Wallison traces the roots of the crisis back to 1992, when the Housing and Community Development Act was signed into law. The bill enacted new "affordable housing goals" for two giant government-sponsored enterprises (GSEs): Fannie Mae and Freddie Mac.

The Department of Housing and Urban Development (HUD) began requiring Fannie and Freddie to meet a certain quota of loans to low-income and moderate-income borrowers (LMI borrowers) when they purchased mortgages, which required them to devote a certain proportion of their mortgage purchases to lower-income borrowers. While at first this quota stood at 30 percent, HUD gradually raised the standards, such that by 2001, half of all the loans Fannie and Freddie acquired had to have been issued to LMI borrowers.

As HUD continued to raise the quota beyond 55 percent, it also increased certain base goals requiring the GSEs to hit a target number of borrowers qualifying as "underserved" (such as residents of minority areas). Finally, in 2004, HUD added "sub-goals" mandating that affordable housing goals credit be provided only for home purchase mortgages, as opposed to crediting both refinancings and purchases.

Collectively, the LMI quotas, expanded base goals, and additional sub-goals dramatically narrowed the scope of loans that the GSEs could purchase, making it exceedingly difficult for them to find creditworthy borrowers. As a result, Fannie and Freddie were forced to substantially reduce their underwriting standards.

Before 1992, Fannie and Freddie would buy only prime or traditional mortgages. These typically required at least a 10 percent down payment, a low debt-to-income ratio (DTI), and a solid credit history. Mortgages not meeting these standards were called "subprime" if the weakness in the loan was caused by the borrower’s credit standing, and were called "Alt-A" if the problem was the quality of the loan itself.

By 1995, they were accepting mortgages with 3 percent down payments, and by 2000 loans with no down payments. Since the GSEs’ size—by 2003 their market share was 46.3 percent—allowed them to dictate underwriting standards for lenders, loan quality deteriorated throughout the middle-class mortgage market. By 2008, half of all mortgages in the U.S.—31 million loans—were subprime or Alt-A. Of these, 76 percent were on the books of GSEs and other government-controlled institutions.

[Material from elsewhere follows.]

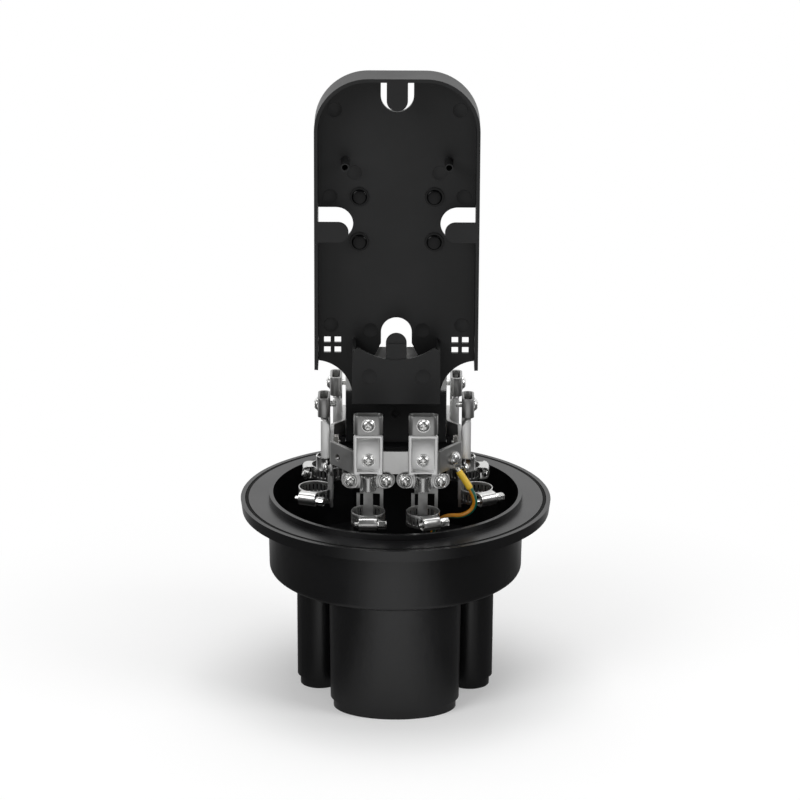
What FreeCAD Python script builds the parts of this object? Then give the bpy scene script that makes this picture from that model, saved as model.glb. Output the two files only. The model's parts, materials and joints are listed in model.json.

The abundance of easy credit brought in a huge influx of buyers, consequently sparking one of the largest housing bubbles in U.S. history. Home values appreciated, defaults declined, and the market appeared safe. Throughout, Fannie and Freddie downplayed their risk exposure by misrepresenting the actual number of subprime and Alt-A mortgages they’d purchased. Managers at the two GSEs have since been sued by the Securities and Exchange Commission for these actions.

The GSEs, then, not only prompted a proliferation of risky mortgages, but also knowingly instilled a false sense of security in the market.

The mistakes did not end with HUD or the GSEs; Wallison mentions how additional government action—including burdensome regulatory intervention, the bailout of Bear Stearns, and the preservation of mark-to-market accounting rules—exacerbated early problems. From start to finish, government policy was at the heart of the crisis.

Wallison’s findings sharply contradict the conventional narrative of reckless speculation, rampant greed, and government rescue. His story tells instead of a government whose actions lured the private sector into perdition and who then blamed the private sector for the collapse."